INSTRUCTIONS FOR THE TASK:
All lines from the one with "apron_piece()" through the one with "imported = [obj", and only those, are to be reproduced exactly, both ends included.

----

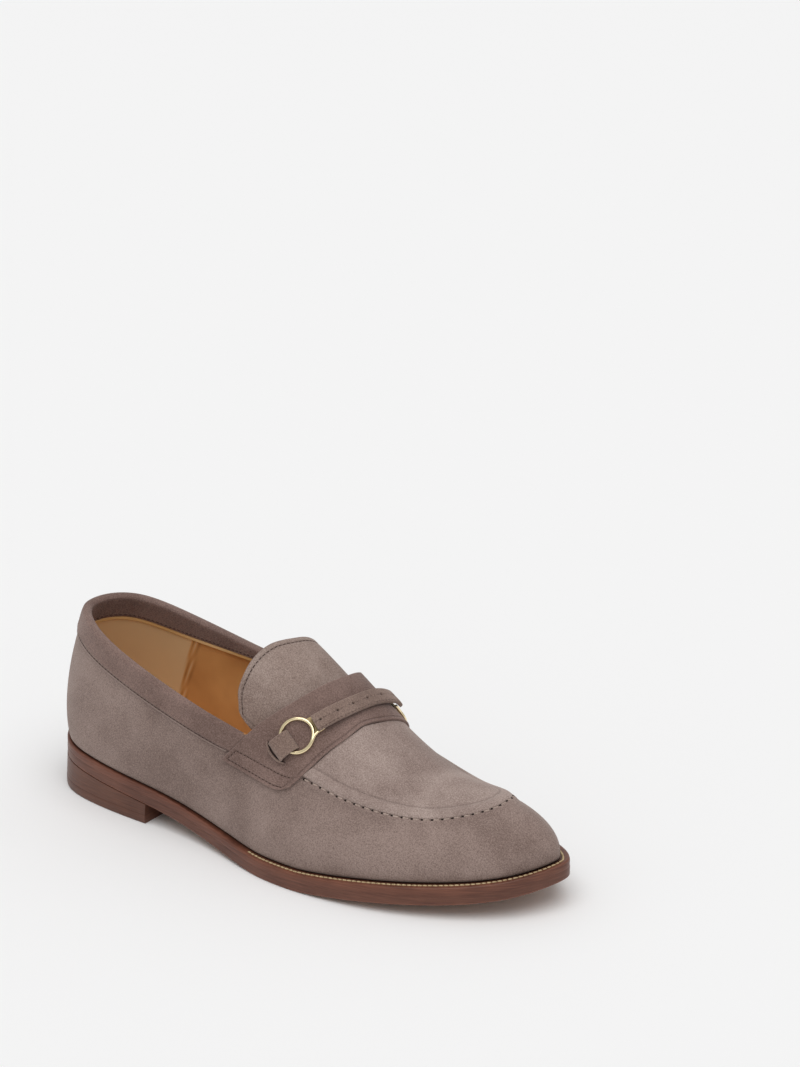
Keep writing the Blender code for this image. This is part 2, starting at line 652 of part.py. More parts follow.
def loop_piece(name, hand):
    """Tab that arches over the outer side of the ring and holds it on the strap."""
    turn = np.linspace(0, np.pi, 13)
    path = np.stack([-RING - 0.6 - 5.2 * np.cos(turn),
                     (WIRE + GAP) * np.minimum(1.0, 1.25 * np.sin(turn))], -1)
    run = np.gradient(path, axis=0)
    run /= np.linalg.norm(run, axis=1, keepdims=True)
    away = np.stack([-run[:, 1], run[:, 0]], -1)
    outer = path + away * LOOP_H
    for flat in (path, outer):
        flat[:, 1] = np.maximum(flat[:, 1], 0.0)
    half = LOOP_W / 2
    sides = []
    for flat in (outer, path):
        sides.append(np.stack([
            placed(hand, np.stack([flat[:, 0], np.full(13, y), flat[:, 1]], -1))
            for y in (-half, 0.0, half)
        ], 1))
    put(name, shell(*sides), SUEDE_DARK, 0.95)


def main():
    for thing in list(bpy.data.objects):
        bpy.data.objects.remove(thing, do_unlink=True)
    sole_pieces()
    heel_pieces()
    upper_piece()
    apron_piece()
    collar_piece()
    tongue_piece()
    strap_piece()
    for side_name, hand in (("lateral", -1), ("medial", 1)):
        ring_piece("bit_ring_" + side_name, hand)
        loop_piece("loop_" + side_name, hand)
    bar_piece()


main()
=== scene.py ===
"""Looks of the bit loafer: finely drawn suede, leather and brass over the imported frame.

The surface of the last is drawn with the same tables and functions as the part's source, in
millimetres, and every piece here is a finer patch of it.
"""
import json
import math

import bmesh
import bpy
import numpy as np
from mathutils import Matrix, Vector

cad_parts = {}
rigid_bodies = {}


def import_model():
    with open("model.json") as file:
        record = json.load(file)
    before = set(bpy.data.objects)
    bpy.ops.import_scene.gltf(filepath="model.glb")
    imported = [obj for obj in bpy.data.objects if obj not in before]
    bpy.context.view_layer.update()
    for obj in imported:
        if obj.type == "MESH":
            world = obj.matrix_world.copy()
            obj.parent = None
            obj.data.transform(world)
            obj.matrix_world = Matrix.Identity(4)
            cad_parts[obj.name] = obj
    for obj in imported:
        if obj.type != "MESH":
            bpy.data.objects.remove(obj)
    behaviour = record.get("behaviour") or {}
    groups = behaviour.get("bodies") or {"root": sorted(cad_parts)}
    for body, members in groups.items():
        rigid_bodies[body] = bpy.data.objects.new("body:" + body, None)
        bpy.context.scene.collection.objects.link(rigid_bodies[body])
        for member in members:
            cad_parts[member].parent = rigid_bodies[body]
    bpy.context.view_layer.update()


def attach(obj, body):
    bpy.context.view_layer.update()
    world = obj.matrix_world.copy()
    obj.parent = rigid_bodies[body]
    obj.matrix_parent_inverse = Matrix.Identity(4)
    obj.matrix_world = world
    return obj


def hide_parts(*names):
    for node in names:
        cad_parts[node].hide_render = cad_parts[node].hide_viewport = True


MM = 0.001
LENGTH = 302.0          # sole, heel to toe
CENTRE_X, CENTRE_Y = 150.5, -2.07    # middle of the shoe's box, which the origin is moved to
GAP = 0.3               # between pieces that meet

OUTSOLE = 4.9           # thicknesses
WELT = 4.2
LIFT = 5.0              # top piece under the heel
WALL = 2.0              # upper, its lining included
STEP = 1.4              # how far the upper drops under the apron
MARGIN = 8.0            # lasting margin turned in under the foot
INSOLE = 2.4
BAND = 1.2              # collar band
BAND_OUT, BAND_IN = 12.5, 13.0
STRAP = 1.6
TONGUE = 1.8
TONGUE_DROP = 3.8       # tongue under the last surface
HEEL_X = 75.0           # heel breast

RING, WIRE = 8.4, 1.8   # bit ring: radius to the middle of the wire, wire
BAR_W, BAR_H = 9.0, 2.0
LOOP_W, LOOP_H = 11.0, 1.2

# Bit. Ring centres: feather station and share of the rib on each side.
BIT_STATION = {-1: 135.6, 1: 157.0}
BIT_SHARE = {-1: 0.668, 1: 0.64}
BIT_LIFT = {-1: 0.0, 1: 0.5}    # more room under the ring
BIT_TURN = {-1: 11.0, 1: -11.0}     # degrees that its axis leans to the toe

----

TASK SOLUTION:
    apron_piece()
    collar_piece()
    tongue_piece()
    strap_piece()
    for side_name, hand in (("lateral", -1), ("medial", 1)):
        ring_piece("bit_ring_" + side_name, hand)
        loop_piece("loop_" + side_name, hand)
    bar_piece()


main()
=== scene.py ===
"""Looks of the bit loafer: finely drawn suede, leather and brass over the imported frame.

The surface of the last is drawn with the same tables and functions as the part's source, in
millimetres, and every piece here is a finer patch of it.
"""
import json
import math

import bmesh
import bpy
import numpy as np
from mathutils import Matrix, Vector

cad_parts = {}
rigid_bodies = {}


def import_model():
    with open("model.json") as file:
        record = json.load(file)
    before = set(bpy.data.objects)
    bpy.ops.import_scene.gltf(filepath="model.glb")
    imported = [obj for obj in bpy.data.objects if obj not in before]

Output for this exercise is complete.